> _INSTRUCTIONS FOR THE TASK_:
Select every line below containing the word "names".
** begin **
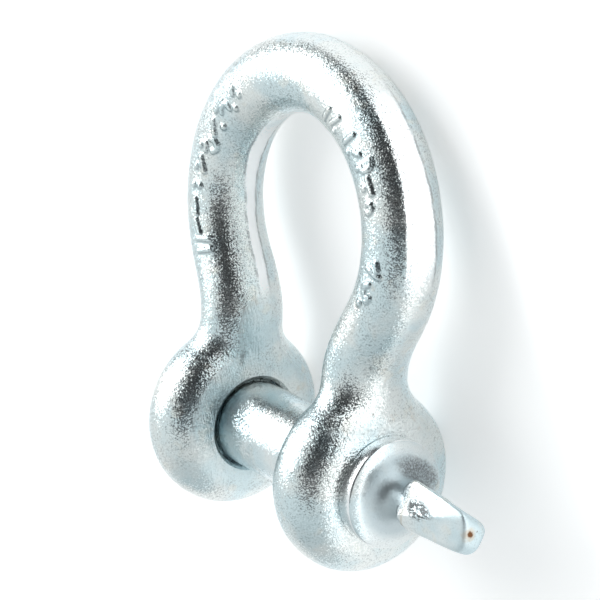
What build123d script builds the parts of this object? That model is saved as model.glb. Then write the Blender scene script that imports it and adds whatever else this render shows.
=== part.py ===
"""Screw pin bow shackle: a forged bow with two ears, and the screw pin that closes it.

Millimetres. The origin is the middle of the pin's axis, halfway between the ears.
+X runs along the pin to its head, +Y runs towards the crown, +Z is up. The shackle lies on
its back: both ears and the crown touch the ground, so the bow leans a little to the crown.
"""
import os
from math import asin, degrees

from build123d import *

os.makedirs("parts", exist_ok=True)

# Bow, as sold: the bar is 7/8 in and the pin is 1 in.
bar_width = 22.2            # bar at the crown, square to the bow's plane
crown_thickness = 22.9      # bar at the crown, in the bow's plane
inside_length = 84.7        # from the pin to the inside of the crown
bow_inside_width = 64.0     # widest clear width of the bow
widest_height = 67.8        # from the pin's axis to where the bow is widest
shank_width = 24.2          # leg halfway down, square to the bow's plane
shank_thickness = 21.2      # leg halfway down, in the bow's plane
neck_width = 26.0           # leg where it meets the ear, square to the bow's plane
neck_inset = 0.5            # leg's inside behind the ear's inner face
neck_height = 34.0          # from the pin's axis to where the leg starts to curve out
neck_share = 0.2            # share of the leg, from inside the ear, that keeps the neck's section
shank_share = 0.6           # share of the leg where it has the shank's section

# Ears
jaw_width = 41.0            # clear width between the ears
ear_dia = 54.6
ear_thickness = 23.4
ear_step = 2.8              # how much thicker the ear is than the neck that runs into it
ear_rim_land = 0.6          # flat left on the ear's rim between its two roundings
hole_chamfer = 1.0          # at each mouth of the pin holes
neck_fillet_share = 0.2     # of the ear's diameter: the hollow between the leg and the ear's rim

# Screw pin
pin_dia = 25.4
pin_hole_clearance = 1.6    # on the diameter, in the plain hole of the head-side ear
thread_clearance = 0.16     # on the diameter, in the tapped hole of the far ear
thread_overhang = 1.0       # thread past the far ear's outer face
thread_chamfer = 1.8
collar_dia = 31.6
collar_width = 3.9          # straight band of the collar
bevel_width = 2.0           # bevel in front of the band, along the pin
bevel_depth = 2.6           # bevel in front of the band, across the pin
throat_dia = 10.0           # thin part between the collar and the tab
throat_length = 6.4         # from the collar's face to the tab's shoulder
throat_fillet = 3.6
tab_length = 27.8
tab_root_width = 13.8       # tab at its shoulder
tab_end_width = 11.0        # tab at its end
tab_end_shift = 1.1         # the tab's end lies off the pin's axis, as it was forged
tab_thickness = 10.2
tab_root_corner = 4.6       # corners of the tab's outline at the shoulder
tab_end_corner = 3.0        # corners of the tab's outline at the end
tab_edge_fillet = 3.0
tab_turn = 30.0             # how far the tab's width dips from the ground, about the pin

# Places worked out from the sizes above
crown_height = pin_dia / 2 + inside_length + crown_thickness / 2
widest_radius = bow_inside_width / 2 + crown_thickness / 2
neck_thickness = ear_thickness - ear_step
leg_offset = jaw_width / 2 + neck_inset + neck_thickness / 2
ear_outer_face = jaw_width / 2 + ear_thickness
lean = degrees(asin((ear_dia - bar_width) / 2 / crown_height))

# The bow's own plane: local X along the pin, local Y towards the crown
bow_plane = Plane.XY.rotated((-lean, 0, 0))


def section_plane(edge, position):
    """Plane square to one point of the bar's centre line, its local Y square to the bow's plane."""
    return Plane(
        origin=edge @ position,
        x_dir=bow_plane.z_dir.cross(edge % position),
        z_dir=edge % position,
    )


with BuildPart() as bow:
    # The crown keeps one section, bent to half an ellipse
    with BuildLine(bow_plane) as crown_line:
        crown = EllipticalCenterArc(
            (0, widest_height), widest_radius, crown_height - widest_height, arc_size=180
        )
    with BuildSketch(section_plane(crown, 0)):
        Ellipse(crown_thickness / 2, bar_width / 2)
    sweep(path=crown_line.wire())
    # Each leg turns from the crown's round bar into a wide oval that goes down into its ear
    for side in (1, -1):
        with BuildLine(bow_plane) as leg_line:
            leg = Spline(
                (side * leg_offset, ear_dia / 4),
                (side * leg_offset, neck_height),
                (side * widest_radius, widest_height),
                tangents=((0, 1), (0, 1)),
            )
        leg_sections = (
            (0, neck_thickness, neck_width),
            (neck_share, neck_thickness, neck_width),
            (shank_share, shank_thickness, shank_width),
            (1, crown_thickness, bar_width),
        )
        for position, thickness, width in leg_sections:
            with BuildSketch(section_plane(leg, position)):
                Ellipse(thickness / 2, width / 2)
        sweep(path=leg_line.wire(), multisection=True)
    # Each ear is a disc with a well rounded rim, and the leg runs into it in a smooth hollow
    for inner_face, outer_face in ((jaw_width / 2, ear_outer_face), (-jaw_width / 2, -ear_outer_face)):
        with BuildSketch(Plane.XZ):
            with BuildLine():
                Polyline(
                    (inner_face, 0),
                    (outer_face, 0),
                    (outer_face, ear_dia / 2),
                    (inner_face, ear_dia / 2),
                    close=True,
                )
            make_face()
            fillet(vertices().group_by(Axis.Y)[-1], (ear_thickness - ear_rim_land) / 2)
        revolve(axis=Axis.X)
        fillet(edges(Select.NEW), neck_fillet_share * ear_dia)
    # Plain hole on the head side, tapped hole in the far ear
    for side, hole_dia in ((1, pin_dia + pin_hole_clearance), (-1, pin_dia + thread_clearance)):
        with BuildSketch(Plane.YZ):
            Circle(hole_dia / 2)
        extrude(amount=side * (ear_outer_face + 1), mode=Mode.SUBTRACT)
        hole_mouths = edges(Select.NEW).filter_by(GeomType.CIRCLE)
        chamfer(hole_mouths, hole_chamfer)

# The pin's own places along X
thread_end = -(ear_outer_face + thread_overhang)
collar_front = ear_outer_face + collar_width
head_face = collar_front + bevel_width
tab_start = head_face + throat_length
tab_end = tab_start + tab_length

# The pin's tab is forged flat, and narrows towards its end
tab_plane = Plane.XY.rotated((-tab_turn, 0, 0))
with BuildPart() as tab:
    with BuildSketch(tab_plane):
        with BuildLine():
            Polyline(
                (tab_start, tab_root_width / 2),
                (tab_end, tab_end_width / 2 - tab_end_shift),
                (tab_end, -tab_end_width / 2 - tab_end_shift),
                (tab_start, -tab_root_width / 2),
                close=True,
            )
        make_face()
        fillet(vertices().group_by(Axis.X)[0], tab_root_corner)
        fillet(vertices().group_by(Axis.X)[-1], tab_end_corner)
    extrude(amount=tab_thickness / 2, both=True)
    fillet(faces().filter_by(tab_plane).edges(), tab_edge_fillet)

with BuildPart() as screw_pin:
    # Everything that is turned: thread, shank, collar, bevel and throat
    with BuildSketch(Plane.XZ):
        with BuildLine():
            Polyline(
                (thread_end, 0),
                (thread_end, pin_dia / 2),
                (ear_outer_face, pin_dia / 2),
                (ear_outer_face, collar_dia / 2),
                (collar_front, collar_dia / 2),
                (head_face, collar_dia / 2 - bevel_depth),
                (head_face, throat_dia / 2),
                (tab_start + tab_root_corner, throat_dia / 2),
                (tab_start + tab_root_corner, 0),
                close=True,
            )
        make_face()
        chamfer(vertices().group_by(Axis.X)[0].sort_by(Axis.Y)[-1], thread_chamfer)
    revolve(axis=Axis.X)
    throat_root = edges().filter_by(GeomType.CIRCLE).filter_by_position(Axis.X, head_face, head_face)
    fillet(throat_root.sort_by(SortBy.RADIUS)[0], throat_fillet)
    add(tab)

bow.part.label = "bow"
screw_pin.part.label = "screw_pin"

export_step(bow.part, "parts/bow.step")
export_step(screw_pin.part, "parts/screw_pin.step")
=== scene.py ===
"""Looks of the screw pin bow shackle: a forged, bright zinc plated bow and its screw pin.

Metres, in the frame of the CAD model: +X along the pin to its head, +Y to the crown, +Z up.
"""
import math

import bmesh
import bpy
import numpy as np
from mathutils import Matrix, Vector, noise


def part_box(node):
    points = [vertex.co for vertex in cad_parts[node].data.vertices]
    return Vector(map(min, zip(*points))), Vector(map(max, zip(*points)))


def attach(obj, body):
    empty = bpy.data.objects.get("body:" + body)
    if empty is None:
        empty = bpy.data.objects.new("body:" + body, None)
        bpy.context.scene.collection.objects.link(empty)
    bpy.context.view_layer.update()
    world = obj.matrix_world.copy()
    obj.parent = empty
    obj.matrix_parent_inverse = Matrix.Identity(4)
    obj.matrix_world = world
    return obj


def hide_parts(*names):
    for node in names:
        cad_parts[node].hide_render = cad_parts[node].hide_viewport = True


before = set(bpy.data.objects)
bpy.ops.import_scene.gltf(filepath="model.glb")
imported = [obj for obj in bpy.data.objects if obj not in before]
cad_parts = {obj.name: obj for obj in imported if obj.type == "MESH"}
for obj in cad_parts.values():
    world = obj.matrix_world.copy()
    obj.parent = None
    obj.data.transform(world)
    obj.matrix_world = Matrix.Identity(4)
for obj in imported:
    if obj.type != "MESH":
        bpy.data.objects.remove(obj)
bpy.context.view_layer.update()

FLOOR_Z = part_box("bow")[0].z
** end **
> _COMPLETED EXERCISE_:
def hide_parts(*names):
    for node in names:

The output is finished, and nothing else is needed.